# Dataset content
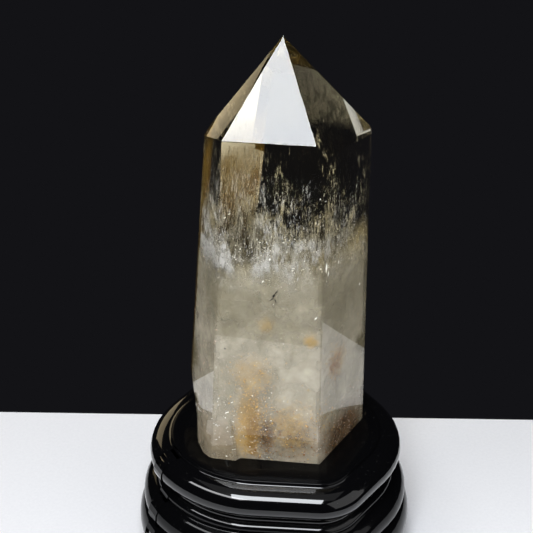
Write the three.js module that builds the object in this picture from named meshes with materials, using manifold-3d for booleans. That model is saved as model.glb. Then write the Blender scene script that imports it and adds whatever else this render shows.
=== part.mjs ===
// A polished quartz point on its carved wooden stand.
// Units are millimetres, +Z is up and the origin is under the middle of the stand's foot.
// The crystal is one solid cut by flat faces. The stand is one solid with a pocket that the crystal drops into.
import * as THREE from "three";
import { mergeVertices } from "three/addons/utils/BufferGeometryUtils.js";
import Module from "manifold-3d";

const wasm = await Module();
wasm.setup();

// Driving dimensions
const STAND_HEIGHT = 52;
const CRYSTAL_RISE = 150; // from the stand's top to the tip
const POCKET_DEPTH = 5; // how far the crystal's foot is sunk in the stand
const POCKET_CLEARANCE = 0.4; // all round the foot
const TIP = { x: -0.3, y: 7.8 }; // where the tip stands over the stand
const BLOCK = 400; // edge of the blocks that cut the flat faces
const ROUGH = 100; // width of the rough block that the crystal is cut from
const SAME_POINT = 1e-4; // points closer than this are one

// The prism faces. Azimuth is the way a face looks, 0 to the front and 90 to the right. Lean is how far it tilts
// up, because the crystal tapers. Reach is its distance from the tip's axis where the stand's top is.
const PRISM_FACES = [
  { azimuth: -5.5, lean: 2.3, reach: 26.35 },
  { azimuth: 56.2, lean: 2.25, reach: 28.9 },
  { azimuth: 94.0, lean: 2.0, reach: 33.5 }, // a narrow one along the right edge
  { azimuth: 116.2, lean: 1.95, reach: 31.1 },
  { azimuth: 183.0, lean: 1.0, reach: 19.4 },
  { azimuth: 228.2, lean: 4.38, reach: 22.89 },
  { azimuth: 294.5, lean: 3.0, reach: 31.4 },
];

// The six faces that meet at the tip, close to quartz's own slope of about 38 degrees from the axis. Clear of tip
// is how far a face stands off the tip's point.
const TIP_FACES = [
  { azimuth: -5.2, lean: 38.6, clearOfTip: 0 },
  { azimuth: 58.5, lean: 37.7, clearOfTip: 0 },
  { azimuth: 120.0, lean: 40.6, clearOfTip: 0.05 },
  { azimuth: 175.5, lean: 38.1, clearOfTip: 0.1 },
  { azimuth: 240.0, lean: 31.7, clearOfTip: 0.05 },
  { azimuth: 282.1, lean: 39.7, clearOfTip: 0 },
];

// Faces of the worn foot. Height is over the stand's top, and a face passes through the point that x, y and
// height give.
const FOOT_FACES = [
  { azimuth: 265, lean: -10, x: -32.0, y: 2.0, height: 23.5 },
  { azimuth: 180, lean: -9, x: 4.0, y: 26.0, height: 24 },
];

// A lump that grew on the foot's left corner, bounded by its own faces as the crystal is.
const LUMP_FACES = [
  { azimuth: 352, lean: 6, x: -19.3, y: -18.3, height: 0 },
  { azimuth: 337, lean: 5, x: -22.9, y: -17.8, height: 0 },
  { azimuth: 314, lean: 5, x: -25.2, y: -16.1, height: 0 },
  { azimuth: 291, lean: 6, x: -27.8, y: -11.3, height: 0 },
  { azimuth: 280, lean: 2, x: -29.2, y: -6.6, height: 0 },
  { azimuth: 264, lean: -1, x: -29.6, y: -4.0, height: 0 },
  { azimuth: 283, lean: 42, x: -29.2, y: -5.0, height: 12.5 },
  { azimuth: 40, lean: 10, x: -13.5, y: -17.9, height: 0 },
  { azimuth: 120, lean: 0, x: -8.0, y: -2.0, height: 0 },
  { azimuth: 205, lean: 0, x: -20.0, y: 4.0, height: 0 },
];

// Shell-shaped chips, each the bite of a ball: the place on the skin, how deep it goes, and the way it opens.
const CHIPS = [
  { x: -10.3, y: -17.6, height: -0.6, azimuth: -4, lean: -10, radius: 12, depth: 0.9 },
  { x: -29.6, y: -2.5, height: 14.2, azimuth: 270, lean: 4, radius: 3.4, depth: 1.0 },
  { x: 31.6, y: 13.5, height: 6, azimuth: 102, lean: -8, radius: 18, depth: 1.2 },
  { x: -14.0, y: 24.6, height: 18, azimuth: 226, lean: 4, radius: 16, depth: 1.0 },
];

// The stand's outline at its lip: a six-sided form that follows the crystal, with well rounded corners. Reach is a
// side's distance from the middle, and corner is the radius between this side and the next.
const STAND_SIDES = [
  { azimuth: -3, reach: 38.5, corner: 20 },
  { azimuth: 51, reach: 44.3, corner: 35 },
  { azimuth: 125, reach: 46.5, corner: 22 },
  { azimuth: 177, reach: 43.0, corner: 22 },
  { azimuth: 234, reach: 44.6, corner: 37 },
  { azimuth: 302, reach: 47.0, corner: 46 },
];
const CORNER_STEPS = 10; // facets round each corner

// The stand's profile from the top down. Out is measured from the lip's outline, and z from the stand's top.
const FIELD = { out: -9.0, round: 0.9, step: 1.3 }; // the raised flat that the crystal stands on
const MOULDINGS = [
  { top: -1.3, bottom: -13.6, outTop: -7.0, crest: 0, outBottom: -8.2, steps: 12 },
  { top: -13.6, bottom: -16.4, outTop: -8.2, crest: -4.6, outBottom: -5.8, steps: 5 },
  { top: -16.4, bottom: -19.8, outTop: -5.8, crest: -2.2, outBottom: -3.6, steps: 5 },
  { top: -19.8, bottom: -31.0, outTop: -3.6, crest: 3.0, outBottom: 1.0, steps: 8 },
  { top: -31.0, bottom: -47.5, outTop: 1.0, crest: 5.4, outBottom: 1.2, steps: 10 },
];
const FOOT = { out: 3.6, top: -48.4, chamfer: 0.8 };

// A three.js geometry as a solid that can be joined and cut.
function solidOf(geometry) {
  const bare = geometry.clone();
  bare.deleteAttribute("normal");
  bare.deleteAttribute("uv");
  const merged = mergeVertices(bare, SAME_POINT);
  return new wasm.Manifold(
    new wasm.Mesh({
      numProp: 3,
      vertProperties: new Float32Array(merged.attributes.position.array),
      triVerts: new Uint32Array(merged.index.array),
    }),
  );
}

// A solid as a three.js geometry again, with flat faces.
function geometryOf(solid) {
  const mesh = solid.getMesh();
  const geometry = new THREE.BufferGeometry();
  geometry.setAttribute("position", new THREE.BufferAttribute(mesh.vertProperties, 3));
  geometry.setIndex(new THREE.BufferAttribute(mesh.triVerts, 1));
  const flat = geometry.toNonIndexed();
  flat.computeVertexNormals();
  return flat;
}

// The way a face looks, as a unit vector.
function facing({ azimuth, lean }) {
  const turn = THREE.MathUtils.degToRad(azimuth);
  const rise = THREE.MathUtils.degToRad(lean);
  return new THREE.Vector3(
    Math.sin(turn) * Math.cos(rise),
    -Math.cos(turn) * Math.cos(rise),
    Math.sin(rise),
  );
}

// Cuts away everything beyond the plane through a point that looks along a normal.
function cleave(solid, normal, point) {
  const block = new THREE.BoxGeometry(BLOCK, BLOCK, BLOCK);
  const turn = new THREE.Quaternion().setFromUnitVectors(new THREE.Vector3(0, 0, 1), normal);
  block.translate(0, 0, BLOCK / 2);
  block.applyQuaternion(turn);
  block.translate(point.x, point.y, point.z);
  return solid.subtract(solidOf(block));
}

// The place on the skin that a foot face or a chip is given by.
function placeOf({ x, y, height }) {
  return new THREE.Vector3(x, y, STAND_HEIGHT + height);
}

// A block that reaches from the crystal's foot to above its tip.
function roughBlock(bottom, height) {
  const block = new THREE.BoxGeometry(ROUGH, ROUGH, height);
  block.translate(TIP.x, TIP.y, bottom + height / 2);
  return solidOf(block);
}

// The crystal with every face moved out by grow: 0 for the crystal, the clearance for the pocket's cutter.
function quartz(grow, withChips) {
  const bottom = STAND_HEIGHT - POCKET_DEPTH;
  const foot = new THREE.Vector3(TIP.x, TIP.y, STAND_HEIGHT);
  const tip = foot.clone().setZ(STAND_HEIGHT + CRYSTAL_RISE);
  const shifted = (point, normal, by) => point.clone().addScaledVector(normal, by);

  let body = roughBlock(bottom, POCKET_DEPTH + CRYSTAL_RISE + 1);
  for (const face of PRISM_FACES) {
    const normal = facing(face);
    body = cleave(body, normal, shifted(foot, normal, face.reach + grow));
  }
  for (const face of TIP_FACES) {
    const normal = facing(face);
    body = cleave(body, normal, shifted(tip, normal, face.clearOfTip + grow));
  }
  for (const face of FOOT_FACES) {
    const normal = facing(face);
    body = cleave(body, normal, shifted(placeOf(face), normal, grow));
  }

  let lump = roughBlock(bottom, POCKET_DEPTH + CRYSTAL_RISE / 3);
  for (const face of LUMP_FACES) {
    const normal = facing(face);
    lump = cleave(lump, normal, shifted(placeOf(face), normal, grow));
  }
  body = body.add(lump);
  return withChips ? chipped(body) : body;
}

// Bites the shell-shaped chips out of the crystal.
function chipped(body) {
  let left = body;
  for (const chip of CHIPS) {
    const ball = new THREE.IcosahedronGeometry(chip.radius, 4);
    const centre = placeOf(chip).addScaledVector(facing(chip), chip.radius - chip.depth);
    ball.translate(centre.x, centre.y, centre.z);
    left = left.subtract(solidOf(ball));
  }
  return left;
}

// The six corners of the stand's outline as circles, each touching the two sides beside it.
function standCorners() {
  return STAND_SIDES.map((side, i) => {
    const next = STAND_SIDES[(i + 1) % STAND_SIDES.length];
    const a = facing({ azimuth: side.azimuth, lean: 0 });
    const b = facing({ azimuth: next.azimuth, lean: 0 });
    const reachA = side.reach - side.corner;
    const reachB = next.reach - side.corner;
    const cross = a.x * b.y - a.y * b.x;
    const turn = (next.azimuth - side.azimuth + 360) % 360;
    return {
      x: (reachA * b.y - reachB * a.y) / cross,
      y: (reachB * a.x - reachA * b.x) / cross,
      radius: side.corner,
      from: side.azimuth,
      turn,
    };
  });
}

// One ring of points round the stand, out from the lip's outline, at a height.
function standRing(corners, out, z) {
  const points = [];
  for (const corner of corners)
    for (let i = 0; i <= CORNER_STEPS; i++) {
      const way = facing({ azimuth: corner.from + (corner.turn * i) / CORNER_STEPS, lean: 0 });
      const reach = corner.radius + out;
      points.push([corner.x + way.x * reach, corner.y + way.y * reach, z]);
    }
  return points;
}

// The stand's profile as out and z, from the edge of its flat top down to its underside.
function standProfile() {
  const profile = [];
  const edgeSteps = 3; // facets of the flat top's rounded edge
  for (let i = 0; i <= edgeSteps; i++) {
    const angle = (Math.PI / 2) * (i / edgeSteps);
    profile.push([FIELD.out + FIELD.round * Math.sin(angle), -FIELD.round * (1 - Math.cos(angle))]);
  }
  profile.push([FIELD.out + FIELD.round, -FIELD.step]);
  profile.push([MOULDINGS[0].outTop, MOULDINGS[0].top]);
  for (const m of MOULDINGS) {
    const middle = (m.top + m.bottom) / 2;
    const half = (m.top - m.bottom) / 2;
    const swell = m.crest - (m.outTop + m.outBottom) / 2;
    for (let i = 1; i <= m.steps; i++) {
      const share = i / m.steps;
      const angle = Math.PI * share;
      const root = m.outTop + (m.outBottom - m.outTop) * share;
      profile.push([root + swell * Math.sin(angle), middle + half * Math.cos(angle)]);
    }
  }
  profile.push([FOOT.out - FOOT.chamfer, FOOT.top]);
  profile.push([FOOT.out, FOOT.top - FOOT.chamfer]);
  profile.push([FOOT.out, -STAND_HEIGHT + FOOT.chamfer]);
  profile.push([FOOT.out - FOOT.chamfer, -STAND_HEIGHT]);
  return profile;
}

// The middle of a ring of points.
function middleOf(ring) {
  const sum = ring.reduce((total, point) => total.map((value, axis) => value + point[axis]), [0, 0, 0]);
  return sum.map((value) => value / ring.length);
}

// Joins rings of equally many points into one closed solid. Each flat end is a fan round its middle.
function loft(rings) {
  const count = rings[0].length;
  const last = (rings.length - 1) * count;
  const topMiddle = last + count;
  const bottomMiddle = topMiddle + 1;
  const positions = [...rings, [middleOf(rings[0]), middleOf(rings[rings.length - 1])]].flat(2);
  const index = [];
  for (let i = 0; i < count; i++) {
    const j = (i + 1) % count;
    for (let start = 0; start < last; start += count) {
      const [a, b, c, d] = [start + i, start + j, start + count + j, start + count + i];
      index.push(a, d, c, a, c, b);
    }
    index.push(topMiddle, i, j);
    index.push(bottomMiddle, last + j, last + i);
  }
  const geometry = new THREE.BufferGeometry();
  geometry.setAttribute("position", new THREE.Float32BufferAttribute(positions, 3));
  geometry.setIndex(index);
  return geometry;
}

// The carved stand with the pocket for the crystal's foot.
function stand() {
  const corners = standCorners();
  const rings = standProfile().map(([out, z]) => standRing(corners, out, STAND_HEIGHT + z));
  return solidOf(loft(rings)).subtract(quartz(POCKET_CLEARANCE, false));
}

// A named mesh in its own material.
function piece(name, solid, look) {
  const mesh = new THREE.Mesh(geometryOf(solid), new THREE.MeshStandardMaterial(look));
  mesh.name = name;
  return mesh;
}

const quartzPoint = piece("quartz_point", quartz(0, true), {
  color: 0xcfc8b4,
  roughness: 0.05,
  metalness: 0,
  transparent: true,
  opacity: 0.6,
});
const woodenStand = piece("wooden_stand", stand(), {
  color: 0x0b0a0b,
  roughness: 0.15,
  metalness: 0,
});

// The stand's foot is centred on the origin, and the crystal goes with it.
const footprint = new THREE.Box3().setFromObject(woodenStand).getCenter(new THREE.Vector3());
const part = new THREE.Group();
part.add(quartzPoint, woodenStand);
part.position.set(-footprint.x, -footprint.y, 0);
export default part;
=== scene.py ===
# %% [markdown]
# # A polished quartz point on its lacquered stand
# The object is a smoky clear quartz crystal with a milky, stained foot. It stands in a shallow pocket
# of a low carved stand that is lacquered black. The packed CAD model gives the true shapes and sizes.
# This lesson dresses them: glass, lacquer, and all that has grown inside the stone.

# %% Load the packed model as a fixed frame
import math

import bmesh
import bpy
import numpy as np
from mathutils import Matrix, Vector, noise


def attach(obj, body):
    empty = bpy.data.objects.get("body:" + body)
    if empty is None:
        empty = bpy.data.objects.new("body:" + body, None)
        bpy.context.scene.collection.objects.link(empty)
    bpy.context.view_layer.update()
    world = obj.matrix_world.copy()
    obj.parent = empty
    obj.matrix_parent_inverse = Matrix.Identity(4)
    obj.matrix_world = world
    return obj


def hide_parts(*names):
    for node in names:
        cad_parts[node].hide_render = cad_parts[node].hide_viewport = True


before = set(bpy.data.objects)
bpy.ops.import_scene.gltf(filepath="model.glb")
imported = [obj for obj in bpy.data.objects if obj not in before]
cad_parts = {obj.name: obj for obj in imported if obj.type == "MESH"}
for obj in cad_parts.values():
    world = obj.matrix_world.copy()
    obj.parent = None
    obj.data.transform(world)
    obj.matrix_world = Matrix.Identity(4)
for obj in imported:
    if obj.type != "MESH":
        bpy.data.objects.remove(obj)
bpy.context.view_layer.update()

MM = 0.001


# %% [markdown]
# ## Colours and small helpers
# A photograph gives colours as 0 to 255 values, but Blender calculates light in linear numbers.
# One function does that conversion, so that each colour below can be given as 0 to 255 values.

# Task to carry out
What are the exact lines from the beginning of the material through the line containing "wasm.setup();"? Write out those lines alone.

# Complete response
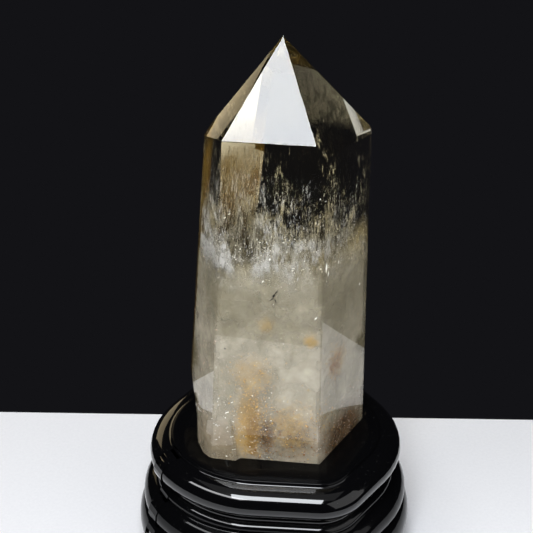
Write the three.js module that builds the object in this picture from named meshes with materials, using manifold-3d for booleans. That model is saved as model.glb. Then write the Blender scene script that imports it and adds whatever else this render shows.
=== part.mjs ===
// A polished quartz point on its carved wooden stand.
// Units are millimetres, +Z is up and the origin is under the middle of the stand's foot.
// The crystal is one solid cut by flat faces. The stand is one solid with a pocket that the crystal drops into.
import * as THREE from "three";
import { mergeVertices } from "three/addons/utils/BufferGeometryUtils.js";
import Module from "manifold-3d";

const wasm = await Module();
wasm.setup();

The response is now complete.